B.C.’s policy of racism continued well into this century. Even in the early 1940s, and several years into the Second World War, the armed forces rejected Chinese men as volunteers. Yet at the time, progressive Chinese community groups encouraged the men to continue volunteering, hoping that persistence might change discriminatory policies. Chinatown community leaders like Roy Mah, founding publisher of the Chinatown News, argued that if Chinese men fought for Canada, upon their return they could demand citizenship and the right to vote. There was reason to believe this would work; two decades earlier, after World War I, a dozen Chinese Canadian veterans had won the vote.

Canadian reluctance to accept Chinese Canadian volunteers eventually succumbed under pressure from England, and a need for troops finally led to the active recruitment of Chinese Canadians. Eastern Canada became the first to enlist new minority recruits, with the western provinces being the last to respond. Within the armed forces, acceptance of the Asian soldiers also went by degrees. The Air Force was the first to open up recruitment to Chinese Canadians, followed by the Navy and finally the Army.
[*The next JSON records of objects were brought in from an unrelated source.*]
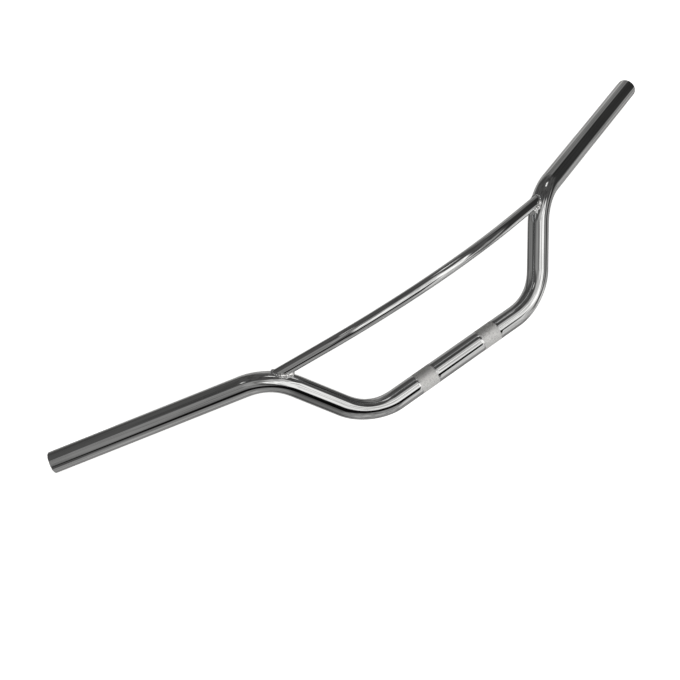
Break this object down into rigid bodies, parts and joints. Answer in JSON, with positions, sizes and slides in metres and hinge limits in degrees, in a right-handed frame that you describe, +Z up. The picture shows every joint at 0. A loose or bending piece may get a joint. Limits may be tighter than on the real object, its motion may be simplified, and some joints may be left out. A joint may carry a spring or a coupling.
{
  "type": "braced motorcycle handlebar",
  "caption": "Chrome-plated steel motorcycle handlebar with raised, swept-back ends, knurled clamp bands and a forward-bowed crossbar welded between its risers.",
  "frame": {"origin": "centre of the clamp section, on the main tube's centreline midway between the grips", "axes": "+X along the clamp section towards the right-hand grip, +Z up the plane of the risers, +Y back towards the rider"},
  "size_m": [0.7832, 0.1439, 0.153],
  "materials": {
    "tube": "mirror-bright chrome plate, satin on the knurled clamp bands",
    "crossbar": "mirror-bright chrome plate",
    "weld": "chrome plate over a rippled weld bead"
  },
  "bodies": {
    "root": {"main_tube": "tube", "grip_end_left": "tube", "grip_end_right": "tube", "crossbar": "crossbar", "weld_left": "weld", "weld_right": "weld"}
  },
  "joints": []
}
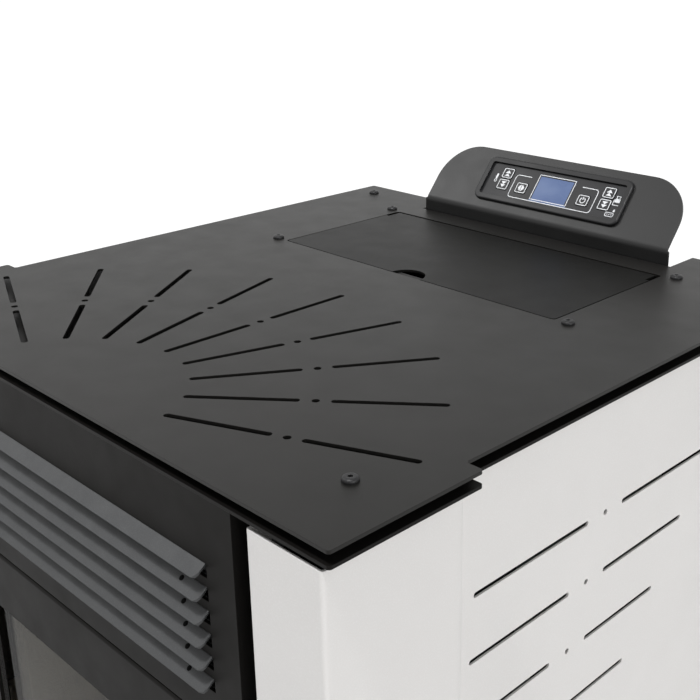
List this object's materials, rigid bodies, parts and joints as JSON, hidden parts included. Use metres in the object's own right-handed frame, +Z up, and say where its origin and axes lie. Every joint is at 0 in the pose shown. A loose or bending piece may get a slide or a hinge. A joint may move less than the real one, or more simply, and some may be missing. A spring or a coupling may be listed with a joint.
{
  "type": "pellet stove",
  "caption": "Free-standing pellet stove with twin top plates, lidded hopper, leaning keypad bracket, louvred head panel, glazed door, ash drawer and slotted side panels.",
  "frame": {"origin": "on the floor under the middle of the whole outline", "axes": "+X to the right seen from the front, +Y from the door towards the flue, +Z up"},
  "size_m": [0.5, 0.584, 0.9991],
  "materials": {
    "top_coat": "fine-textured matt anthracite powder coat",
    "lid_coat": "fine-textured matt anthracite powder coat",
    "front_coat": "fine-textured matt black powder coat",
    "door_coat": "matt black heat-resistant paint",
    "louvre_silver": "satin silver-grey paint",
    "white_coat": "fine-textured matt white powder coat",
    "rear_coat": "matt black powder coat",
    "chassis_black": "matt black paint on folded steel",
    "black_screw": "black-oxide button-head screws",
    "steel_pin": "bright drawn steel",
    "black_foam": "closed-cell foam strip",
    "glass_tape": "woven glass-fibre tape",
    "rope_seal": "graphited glass-fibre rope",
    "spring_steel": "spring steel",
    "bezel_plastic": "glossy black moulding",
    "keypad_film": "gloss black membrane",
    "display_blue": "pale blue display",
    "key_plastic": "gloss black keys with pale printed signs",
    "stove_glass": "clear ceramic glass",
    "handle_black": "matt black steel lever",
    "stove_paint": "matt black heat-resistant paint",
    "fire_board": "pressed vermiculite, soot-streaked",
    "bare_steel": "bare rolled steel",
    "cast_iron": "sand-cast iron",
    "igniter_ceramic": "ceramic heater in a steel sleeve",
    "galvanised": "galvanised sheet",
    "motor_grey": "grey motor casing",
    "control_box": "black circuit-board box",
    "inlet_plastic": "black moulded inlet",
    "rocker_plastic": "black rocker",
    "foot_rubber": "rubber-faced levelling foot"
  },
  "bodies": {
    "stove": {"top_plate": "top_coat", "lower_plate": "top_coat", "control_bracket": "top_coat", "front_frame": "front_coat", "louvre_grille": "louvre_silver", "left_side_panel": "white_coat", "right_side_panel": "white_coat", "rear_panel": "rear_coat", "chassis_frame": "chassis_black", "top_screws": "black_screw", "lid_hinge_pins": "steel_pin", "door_hinge_pins": "steel_pin", "lid_gasket": "black_foam", "control_bezel": "bezel_plastic", "keypad_panel": "keypad_film", "display_screen": "display_blue", "firebox_shell": "stove_paint", "back_fire_board": "fire_board", "left_fire_board": "fire_board", "right_fire_board": "fire_board", "baffle_board": "fire_board", "heat_exchanger_tubes": "bare_steel", "burn_pot_cradle": "cast_iron", "igniter": "igniter_ceramic", "hopper_bin": "galvanised", "hopper_guard": "bare_steel", "auger_tube": "stove_paint", "auger_gearmotor": "motor_grey", "smoke_fan_housing": "stove_paint", "smoke_fan_motor": "motor_grey", "flue_spigot": "stove_paint", "air_intake_pipe": "galvanised", "room_fan_housing": "galvanised", "room_fan_motor": "motor_grey", "control_board": "control_box", "power_inlet": "inlet_plastic"},
    "door": {"door_frame": "door_coat", "door_glass": "stove_glass", "glass_gasket": "glass_tape", "glass_clips": "spring_steel", "door_rope_seal": "rope_seal"},
    "handle": {"door_handle": "handle_black"},
    "lid": {"hopper_lid": "lid_coat"},
    "drawer": {"ash_drawer": "galvanised", "drawer_front": "front_coat"},
    "pot": {"burn_pot": "cast_iron"},
    "auger": {"auger_screw": "bare_steel"},
    "smoke_wheel": {"smoke_fan_wheel": "bare_steel"},
    "room_wheel": {"room_fan_wheel": "bare_steel"},
    "rocker": {"rocker_switch": "rocker_plastic"},
    "left_up_key_body": {"left_up_key": "key_plastic"},
    "left_down_key_body": {"left_down_key": "key_plastic"},
    "mode_key_body": {"mode_key": "key_plastic"},
    "power_key_body": {"power_key": "key_plastic"},
    "right_up_key_body": {"right_up_key": "key_plastic"},
    "right_down_key_body": {"right_down_key": "key_plastic"},
    "left_front_foot_body": {"left_front_foot": "foot_rubber"},
    "left_rear_foot_body": {"left_rear_foot": "foot_rubber"},
    "right_front_foot_body": {"right_front_foot": "foot_rubber"},
    "right_rear_foot_body": {"right_rear_foot": "foot_rubber"}
  },
  "joints": [
    {"name": "door_hinge", "type": "hinge", "parent": "stove", "child": "door", "pos_m": [-0.171, -0.24, 0.514], "axis": [0, 0, -1], "range_deg": [0, 110]},
    {"name": "handle_turn", "type": "hinge", "parent": "door", "child": "handle", "pos_m": [0.171, -0.25, 0.4405], "axis": [0, 1, 0], "range_deg": [0, 50]},
    {"name": "lid_hinge", "type": "hinge", "parent": "stove", "child": "lid", "pos_m": [0, 0.1825, 0.935], "axis": [-1, 0, 0], "range_deg": [0, 78]},
    {"name": "drawer_slide", "type": "slide", "parent": "stove", "child": "drawer", "axis": [0, -1, 0], "range_m": [0, 0.2]},
    {"name": "pot_lift", "type": "slide", "parent": "stove", "child": "pot", "axis": [0, 0, 1], "range_m": [0, 0.06]},
    {"name": "auger_turn", "type": "hinge", "parent": "stove", "child": "auger", "pos_m": [0, 0.042, 0.56], "axis": [0, 0.6428, -0.766], "continuous": true},
    {"name": "smoke_fan_spin", "type": "hinge", "parent": "stove", "child": "smoke_wheel", "pos_m": [-0.115, 0.06, 0.15], "axis": [0, 1, 0], "continuous": true},
    {"name": "room_fan_spin", "type": "hinge", "parent": "stove", "child": "room_wheel", "pos_m": [0.095, 0.095, 0.14], "axis": [1, 0, 0], "continuous": true},
    {"name": "rocker_tip", "type": "hinge", "parent": "stove", "child": "rocker", "pos_m": [0.175, 0.238, 0.106], "axis": [1, 0, 0], "range_deg": [-8, 8]},
    {"name": "left_up_key_press", "type": "slide", "parent": "stove", "child": "left_up_key_body", "axis": [0, 0.766, -0.6428], "range_m": [0, 0.0008], "stiffness_N_per_m": 400},
    {"name": "left_down_key_press", "type": "slide", "parent": "stove", "child": "left_down_key_body", "axis": [0, 0.766, -0.6428], "range_m": [0, 0.0008], "stiffness_N_per_m": 400},
    {"name": "mode_key_press", "type": "slide", "parent": "stove", "child": "mode_key_body", "axis": [0, 0.766, -0.6428], "range_m": [0, 0.0008], "stiffness_N_per_m": 400},
    {"name": "power_key_press", "type": "slide", "parent": "stove", "child": "power_key_body", "axis": [0, 0.766, -0.6428], "range_m": [0, 0.0008], "stiffness_N_per_m": 400},
    {"name": "right_up_key_press", "type": "slide", "parent": "stove", "child": "right_up_key_body", "axis": [0, 0.766, -0.6428], "range_m": [0, 0.0008], "stiffness_N_per_m": 400},
    {"name": "right_down_key_press", "type": "slide", "parent": "stove", "child": "right_down_key_body", "axis": [0, 0.766, -0.6428], "range_m": [0, 0.0008], "stiffness_N_per_m": 400},
    {"name": "left_front_foot_turn", "type": "hinge", "parent": "stove", "child": "left_front_foot_body", "pos_m": [-0.199, -0.19, 0], "axis": [0, 0, 1], "continuous": true},
    {"name": "left_rear_foot_turn", "type": "hinge", "parent": "stove", "child": "left_rear_foot_body", "pos_m": [-0.199, 0.19, 0], "axis": [0, 0, 1], "continuous": true},
    {"name": "right_front_foot_turn", "type": "hinge", "parent": "stove", "child": "right_front_foot_body", "pos_m": [0.199, -0.19, 0], "axis": [0, 0, 1], "continuous": true},
    {"name": "right_rear_foot_turn", "type": "hinge", "parent": "stove", "child": "right_rear_foot_body", "pos_m": [0.199, 0.19, 0], "axis": [0, 0, 1], "continuous": true}
  ]
}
The Chinese Canadian Troops Proved To Be A Vital Force For The Allies

However, as the museum’s displays show, Chinese Canadian troops, once admitted, fulfilled a vital purpose for the Allies. One group became part of a suicide mission, code-named Operation Oblivion. Twelve Chinese Canadians and one British officer were trained in the Okanagan’s Goose Bay and later in Australia for the secret military operation. They parachuted into Southeast Asia behind enemy lines with little hope for survival. To everyone’s surprise, all of the men returned. Four were awarded medals. Later missions included larger numbers of Chinese Canadians. Over 250 Chinese Canadians joined Japanese Canadian and French Canadian personnel to become Force 136, Special Operation Executive (SOE), a group of secret agents for military intelligence working in India.

The Chinese Canadian Military Museum features only a few of the extraordinary stories Chinese Canadian servicemen have to tell about their experiences during the war. Some accounts, like that of Sergeant Roy Chan, are decidedly exotic. A Chinese Canadian from Victoria, Chan was sent to Borneo where he lived with native headhunters and learned how to use deadly blowpipes to fight off the attacking Japanese. He became one of Operation Oblivion’s decorated commandos.

Altogether, over 600 Chinese Canadians served in the Army, Navy and Air Force during World War II. The role these veterans had in improving the status of B.C.’s Chinese Canadian community is a prominent one. Once the war was over, they formed groups to lobby Ottawa to recognize their status as legitimate Canadian citizens. In 1945, Chinese Canadian veterans were granted the vote, but it took another four years before British Columbia conceded and gave all Chinese Canadians the right to vote.

The Chinese Canadian Military Museum is the newest in a handful of tributes that honour B.C.’s Chinese Canadian veterans and the sacrifices they made, and Lee has been on board for several of them. Before his role as the museum society’s president he was an important influence in the 1988 renaming of Goose Bay to Commando Bay in memory of the troops of Operation Oblivion.

 The Chinese Canadian Military Museum exhibit has been donated by the veterans and their families, and new pieces are displayed annually. Housed in the Chinese Cultural Centre, the military museum is located in Vancouver’s Chinatown at 555 Columbia St.